The Iranians, a highly intelligent and well-educated people, know all of this perfectly well. If they intend to produce nuclear weapons, it is to possess a deterrent to foreign aggression. The Israelis, another highly intelligent and well-educated people, also know nuclear history. Their present policy is not based on fear of a nuclear attack by Iran (or by an Iranian proxy). It is calculated to prevent the United States from imposing on Israel a solution to its relationship with the Palestinians. They do not wish a permanent legal frontier dividing them from some new and recognized Palestinian state -- a frontier sponsored and also guaranteed by the United States, as well as by international law.

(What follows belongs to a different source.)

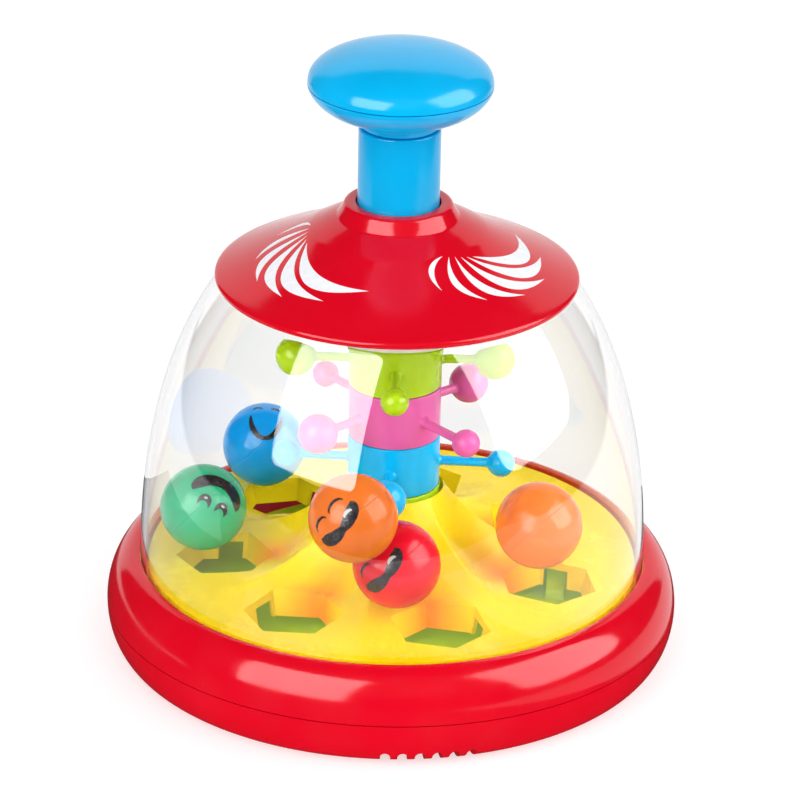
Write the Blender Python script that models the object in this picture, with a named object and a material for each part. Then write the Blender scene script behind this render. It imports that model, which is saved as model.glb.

Such a border, and such an internationally guaranteed Palestinian state, would stop further Israeli expansion into Palestinian territory, and possibly reverse the expansion that already has taken place. Continuing expansion is the present Israeli government's policy, as President Benjamin Netanyahu stated in the presence of the international press at Davos, at the start of the first Netanyahu government in 1996.

The propaganda concerning Iranian nuclear weapons is deliberately promoted by Israel and its allies in order to inspire an attack on Iran by the United States, or more likely, to rationalize such an attack by Israel itself. An attack, by either government, would undoubtedly provoke Iranian retaliation against American troops, ships and installations in regions neighboring Iran. It would also distract the United States from the Palestinian issue.

This explains recent efforts by the American military to dissuade Israel from such an attack. At the same time, others in the American government, and all but one of the present Republican candidates for the presidential nomination, irresponsibly promote such an attack, against the interests of their own nation.